Start of RECORDS FOR THE EXERCISE

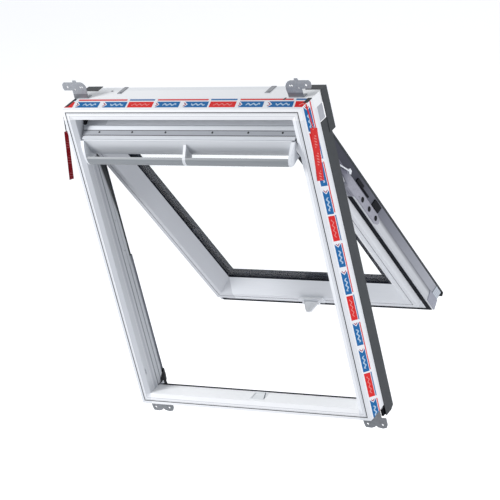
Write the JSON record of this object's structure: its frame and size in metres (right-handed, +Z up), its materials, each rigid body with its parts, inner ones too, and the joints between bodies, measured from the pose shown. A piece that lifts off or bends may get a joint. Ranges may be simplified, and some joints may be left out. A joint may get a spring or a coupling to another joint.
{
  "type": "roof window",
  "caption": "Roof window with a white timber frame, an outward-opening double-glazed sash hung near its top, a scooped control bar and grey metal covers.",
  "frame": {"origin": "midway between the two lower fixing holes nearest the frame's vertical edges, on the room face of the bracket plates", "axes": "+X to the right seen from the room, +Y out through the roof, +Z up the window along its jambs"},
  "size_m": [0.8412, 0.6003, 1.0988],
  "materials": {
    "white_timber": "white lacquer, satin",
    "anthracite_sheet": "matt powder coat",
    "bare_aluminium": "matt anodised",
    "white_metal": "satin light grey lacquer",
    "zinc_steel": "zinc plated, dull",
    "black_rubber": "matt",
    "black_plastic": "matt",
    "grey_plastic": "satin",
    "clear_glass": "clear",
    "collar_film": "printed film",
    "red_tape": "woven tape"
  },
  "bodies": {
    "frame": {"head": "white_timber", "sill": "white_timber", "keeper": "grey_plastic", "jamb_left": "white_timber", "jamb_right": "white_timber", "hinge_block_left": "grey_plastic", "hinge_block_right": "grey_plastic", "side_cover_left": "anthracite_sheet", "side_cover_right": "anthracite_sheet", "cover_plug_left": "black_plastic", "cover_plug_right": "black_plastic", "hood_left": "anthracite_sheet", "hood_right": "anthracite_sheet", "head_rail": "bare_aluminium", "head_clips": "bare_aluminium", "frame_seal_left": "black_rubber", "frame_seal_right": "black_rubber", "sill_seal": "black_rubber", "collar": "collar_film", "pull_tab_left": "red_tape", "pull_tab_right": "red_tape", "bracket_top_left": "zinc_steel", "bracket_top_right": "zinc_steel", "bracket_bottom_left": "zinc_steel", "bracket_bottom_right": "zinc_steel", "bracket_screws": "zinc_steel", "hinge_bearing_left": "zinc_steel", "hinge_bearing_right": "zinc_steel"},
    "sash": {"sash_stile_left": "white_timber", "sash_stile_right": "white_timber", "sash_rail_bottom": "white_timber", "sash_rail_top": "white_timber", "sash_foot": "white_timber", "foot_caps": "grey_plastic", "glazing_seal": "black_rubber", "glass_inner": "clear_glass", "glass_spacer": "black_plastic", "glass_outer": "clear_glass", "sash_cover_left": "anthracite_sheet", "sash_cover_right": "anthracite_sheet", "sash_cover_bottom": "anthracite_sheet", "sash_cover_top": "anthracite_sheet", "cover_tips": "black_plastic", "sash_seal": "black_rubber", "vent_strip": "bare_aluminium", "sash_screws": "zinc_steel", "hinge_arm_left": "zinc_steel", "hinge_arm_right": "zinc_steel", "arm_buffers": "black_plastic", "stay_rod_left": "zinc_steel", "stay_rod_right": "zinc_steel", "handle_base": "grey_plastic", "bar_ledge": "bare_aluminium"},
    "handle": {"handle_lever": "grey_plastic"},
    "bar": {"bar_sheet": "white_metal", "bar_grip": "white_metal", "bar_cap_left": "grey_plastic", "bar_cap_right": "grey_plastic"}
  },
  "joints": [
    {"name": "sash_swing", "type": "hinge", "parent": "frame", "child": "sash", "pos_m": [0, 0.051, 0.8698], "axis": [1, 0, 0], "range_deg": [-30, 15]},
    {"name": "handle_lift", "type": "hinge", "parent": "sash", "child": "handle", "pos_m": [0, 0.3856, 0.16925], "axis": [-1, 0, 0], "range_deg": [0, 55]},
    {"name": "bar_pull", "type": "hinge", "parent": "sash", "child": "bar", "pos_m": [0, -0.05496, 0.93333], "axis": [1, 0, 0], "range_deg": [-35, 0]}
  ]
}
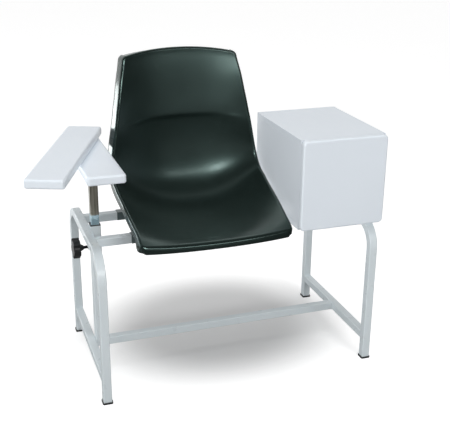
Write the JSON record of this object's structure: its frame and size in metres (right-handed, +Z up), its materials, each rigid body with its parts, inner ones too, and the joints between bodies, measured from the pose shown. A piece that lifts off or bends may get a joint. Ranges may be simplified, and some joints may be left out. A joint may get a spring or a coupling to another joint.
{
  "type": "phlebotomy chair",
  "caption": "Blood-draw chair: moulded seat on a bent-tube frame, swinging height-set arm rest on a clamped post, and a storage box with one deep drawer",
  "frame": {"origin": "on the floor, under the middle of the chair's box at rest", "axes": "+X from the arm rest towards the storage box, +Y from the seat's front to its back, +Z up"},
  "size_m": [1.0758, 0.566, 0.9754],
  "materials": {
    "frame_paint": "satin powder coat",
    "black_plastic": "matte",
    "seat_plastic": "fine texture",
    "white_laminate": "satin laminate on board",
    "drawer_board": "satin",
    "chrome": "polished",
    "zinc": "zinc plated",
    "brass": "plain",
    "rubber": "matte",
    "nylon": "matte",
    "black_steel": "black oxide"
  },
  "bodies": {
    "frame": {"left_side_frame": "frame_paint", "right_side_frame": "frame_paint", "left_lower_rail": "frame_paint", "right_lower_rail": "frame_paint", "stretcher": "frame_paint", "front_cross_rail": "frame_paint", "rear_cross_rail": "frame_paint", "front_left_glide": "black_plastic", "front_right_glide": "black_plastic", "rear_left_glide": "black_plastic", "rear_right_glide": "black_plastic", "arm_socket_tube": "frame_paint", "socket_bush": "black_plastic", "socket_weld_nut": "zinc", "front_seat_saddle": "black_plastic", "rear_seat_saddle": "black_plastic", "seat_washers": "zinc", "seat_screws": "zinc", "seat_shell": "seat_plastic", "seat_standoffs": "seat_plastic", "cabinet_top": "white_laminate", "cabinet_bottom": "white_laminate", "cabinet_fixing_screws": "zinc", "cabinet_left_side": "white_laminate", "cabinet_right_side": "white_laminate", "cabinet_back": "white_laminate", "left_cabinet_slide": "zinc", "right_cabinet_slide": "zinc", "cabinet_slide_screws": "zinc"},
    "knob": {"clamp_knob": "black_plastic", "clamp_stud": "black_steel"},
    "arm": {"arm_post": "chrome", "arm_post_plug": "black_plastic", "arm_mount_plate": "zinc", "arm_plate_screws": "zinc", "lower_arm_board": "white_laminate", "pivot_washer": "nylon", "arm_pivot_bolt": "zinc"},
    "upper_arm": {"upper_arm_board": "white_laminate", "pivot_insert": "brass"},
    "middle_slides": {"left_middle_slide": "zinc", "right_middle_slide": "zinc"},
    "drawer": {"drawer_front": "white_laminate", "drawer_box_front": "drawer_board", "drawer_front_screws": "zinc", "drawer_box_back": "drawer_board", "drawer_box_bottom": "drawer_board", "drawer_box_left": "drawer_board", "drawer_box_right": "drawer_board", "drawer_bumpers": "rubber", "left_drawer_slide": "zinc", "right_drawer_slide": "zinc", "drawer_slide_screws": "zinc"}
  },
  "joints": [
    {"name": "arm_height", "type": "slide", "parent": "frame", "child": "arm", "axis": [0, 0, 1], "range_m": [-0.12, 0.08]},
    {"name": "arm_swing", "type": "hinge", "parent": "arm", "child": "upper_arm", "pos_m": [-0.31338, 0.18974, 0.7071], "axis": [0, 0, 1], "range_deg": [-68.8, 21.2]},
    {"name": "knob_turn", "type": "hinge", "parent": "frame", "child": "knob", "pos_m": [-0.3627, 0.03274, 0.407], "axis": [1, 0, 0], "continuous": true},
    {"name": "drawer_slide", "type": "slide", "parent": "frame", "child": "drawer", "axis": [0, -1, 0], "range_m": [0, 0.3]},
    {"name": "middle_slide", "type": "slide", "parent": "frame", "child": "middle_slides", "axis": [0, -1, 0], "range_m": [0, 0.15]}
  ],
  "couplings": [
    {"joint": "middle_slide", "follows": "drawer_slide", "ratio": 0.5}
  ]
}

End of RECORDS FOR THE EXERCISE

- REQUIREMENT -
Copy down the material exactly as written.

- OUTPUT OF THE EXERCISE -
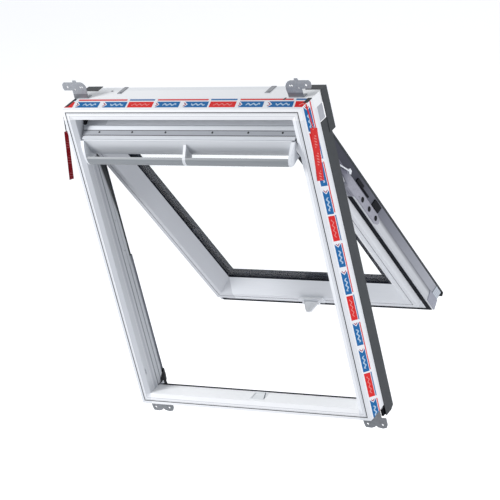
Write the JSON record of this object's structure: its frame and size in metres (right-handed, +Z up), its materials, each rigid body with its parts, inner ones too, and the joints between bodies, measured from the pose shown. A piece that lifts off or bends may get a joint. Ranges may be simplified, and some joints may be left out. A joint may get a spring or a coupling to another joint.
{
  "type": "roof window",
  "caption": "Roof window with a white timber frame, an outward-opening double-glazed sash hung near its top, a scooped control bar and grey metal covers.",
  "frame": {"origin": "midway between the two lower fixing holes nearest the frame's vertical edges, on the room face of the bracket plates", "axes": "+X to the right seen from the room, +Y out through the roof, +Z up the window along its jambs"},
  "size_m": [0.8412, 0.6003, 1.0988],
  "materials": {
    "white_timber": "white lacquer, satin",
    "anthracite_sheet": "matt powder coat",
    "bare_aluminium": "matt anodised",
    "white_metal": "satin light grey lacquer",
    "zinc_steel": "zinc plated, dull",
    "black_rubber": "matt",
    "black_plastic": "matt",
    "grey_plastic": "satin",
    "clear_glass": "clear",
    "collar_film": "printed film",
    "red_tape": "woven tape"
  },
  "bodies": {
    "frame": {"head": "white_timber", "sill": "white_timber", "keeper": "grey_plastic", "jamb_left": "white_timber", "jamb_right": "white_timber", "hinge_block_left": "grey_plastic", "hinge_block_right": "grey_plastic", "side_cover_left": "anthracite_sheet", "side_cover_right": "anthracite_sheet", "cover_plug_left": "black_plastic", "cover_plug_right": "black_plastic", "hood_left": "anthracite_sheet", "hood_right": "anthracite_sheet", "head_rail": "bare_aluminium", "head_clips": "bare_aluminium", "frame_seal_left": "black_rubber", "frame_seal_right": "black_rubber", "sill_seal": "black_rubber", "collar": "collar_film", "pull_tab_left": "red_tape", "pull_tab_right": "red_tape", "bracket_top_left": "zinc_steel", "bracket_top_right": "zinc_steel", "bracket_bottom_left": "zinc_steel", "bracket_bottom_right": "zinc_steel", "bracket_screws": "zinc_steel", "hinge_bearing_left": "zinc_steel", "hinge_bearing_right": "zinc_steel"},
    "sash": {"sash_stile_left": "white_timber", "sash_stile_right": "white_timber", "sash_rail_bottom": "white_timber", "sash_rail_top": "white_timber", "sash_foot": "white_timber", "foot_caps": "grey_plastic", "glazing_seal": "black_rubber", "glass_inner": "clear_glass", "glass_spacer": "black_plastic", "glass_outer": "clear_glass", "sash_cover_left": "anthracite_sheet", "sash_cover_right": "anthracite_sheet", "sash_cover_bottom": "anthracite_sheet", "sash_cover_top": "anthracite_sheet", "cover_tips": "black_plastic", "sash_seal": "black_rubber", "vent_strip": "bare_aluminium", "sash_screws": "zinc_steel", "hinge_arm_left": "zinc_steel", "hinge_arm_right": "zinc_steel", "arm_buffers": "black_plastic", "stay_rod_left": "zinc_steel", "stay_rod_right": "zinc_steel", "handle_base": "grey_plastic", "bar_ledge": "bare_aluminium"},
    "handle": {"handle_lever": "grey_plastic"},
    "bar": {"bar_sheet": "white_metal", "bar_grip": "white_metal", "bar_cap_left": "grey_plastic", "bar_cap_right": "grey_plastic"}
  },
  "joints": [
    {"name": "sash_swing", "type": "hinge", "parent": "frame", "child": "sash", "pos_m": [0, 0.051, 0.8698], "axis": [1, 0, 0], "range_deg": [-30, 15]},
    {"name": "handle_lift", "type": "hinge", "parent": "sash", "child": "handle", "pos_m": [0, 0.3856, 0.16925], "axis": [-1, 0, 0], "range_deg": [0, 55]},
    {"name": "bar_pull", "type": "hinge", "parent": "sash", "child": "bar", "pos_m": [0, -0.05496, 0.93333], "axis": [1, 0, 0], "range_deg": [-35, 0]}
  ]
}
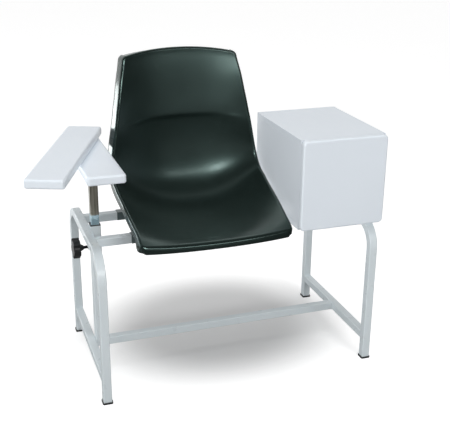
Write the JSON record of this object's structure: its frame and size in metres (right-handed, +Z up), its materials, each rigid body with its parts, inner ones too, and the joints between bodies, measured from the pose shown. A piece that lifts off or bends may get a joint. Ranges may be simplified, and some joints may be left out. A joint may get a spring or a coupling to another joint.
{
  "type": "phlebotomy chair",
  "caption": "Blood-draw chair: moulded seat on a bent-tube frame, swinging height-set arm rest on a clamped post, and a storage box with one deep drawer",
  "frame": {"origin": "on the floor, under the middle of the chair's box at rest", "axes": "+X from the arm rest towards the storage box, +Y from the seat's front to its back, +Z up"},
  "size_m": [1.0758, 0.566, 0.9754],
  "materials": {
    "frame_paint": "satin powder coat",
    "black_plastic": "matte",
    "seat_plastic": "fine texture",
    "white_laminate": "satin laminate on board",
    "drawer_board": "satin",
    "chrome": "polished",
    "zinc": "zinc plated",
    "brass": "plain",
    "rubber": "matte",
    "nylon": "matte",
    "black_steel": "black oxide"
  },
  "bodies": {
    "frame": {"left_side_frame": "frame_paint", "right_side_frame": "frame_paint", "left_lower_rail": "frame_paint", "right_lower_rail": "frame_paint", "stretcher": "frame_paint", "front_cross_rail": "frame_paint", "rear_cross_rail": "frame_paint", "front_left_glide": "black_plastic", "front_right_glide": "black_plastic", "rear_left_glide": "black_plastic", "rear_right_glide": "black_plastic", "arm_socket_tube": "frame_paint", "socket_bush": "black_plastic", "socket_weld_nut": "zinc", "front_seat_saddle": "black_plastic", "rear_seat_saddle": "black_plastic", "seat_washers": "zinc", "seat_screws": "zinc", "seat_shell": "seat_plastic", "seat_standoffs": "seat_plastic", "cabinet_top": "white_laminate", "cabinet_bottom": "white_laminate", "cabinet_fixing_screws": "zinc", "cabinet_left_side": "white_laminate", "cabinet_right_side": "white_laminate", "cabinet_back": "white_laminate", "left_cabinet_slide": "zinc", "right_cabinet_slide": "zinc", "cabinet_slide_screws": "zinc"},
    "knob": {"clamp_knob": "black_plastic", "clamp_stud": "black_steel"},
    "arm": {"arm_post": "chrome", "arm_post_plug": "black_plastic", "arm_mount_plate": "zinc", "arm_plate_screws": "zinc", "lower_arm_board": "white_laminate", "pivot_washer": "nylon", "arm_pivot_bolt": "zinc"},
    "upper_arm": {"upper_arm_board": "white_laminate", "pivot_insert": "brass"},
    "middle_slides": {"left_middle_slide": "zinc", "right_middle_slide": "zinc"},
    "drawer": {"drawer_front": "white_laminate", "drawer_box_front": "drawer_board", "drawer_front_screws": "zinc", "drawer_box_back": "drawer_board", "drawer_box_bottom": "drawer_board", "drawer_box_left": "drawer_board", "drawer_box_right": "drawer_board", "drawer_bumpers": "rubber", "left_drawer_slide": "zinc", "right_drawer_slide": "zinc", "drawer_slide_screws": "zinc"}
  },
  "joints": [
    {"name": "arm_height", "type": "slide", "parent": "frame", "child": "arm", "axis": [0, 0, 1], "range_m": [-0.12, 0.08]},
    {"name": "arm_swing", "type": "hinge", "parent": "arm", "child": "upper_arm", "pos_m": [-0.31338, 0.18974, 0.7071], "axis": [0, 0, 1], "range_deg": [-68.8, 21.2]},
    {"name": "knob_turn", "type": "hinge", "parent": "frame", "child": "knob", "pos_m": [-0.3627, 0.03274, 0.407], "axis": [1, 0, 0], "continuous": true},
    {"name": "drawer_slide", "type": "slide", "parent": "frame", "child": "drawer", "axis": [0, -1, 0], "range_m": [0, 0.3]},
    {"name": "middle_slide", "type": "slide", "parent": "frame", "child": "middle_slides", "axis": [0, -1, 0], "range_m": [0, 0.15]}
  ],
  "couplings": [
    {"joint": "middle_slide", "follows": "drawer_slide", "ratio": 0.5}
  ]
}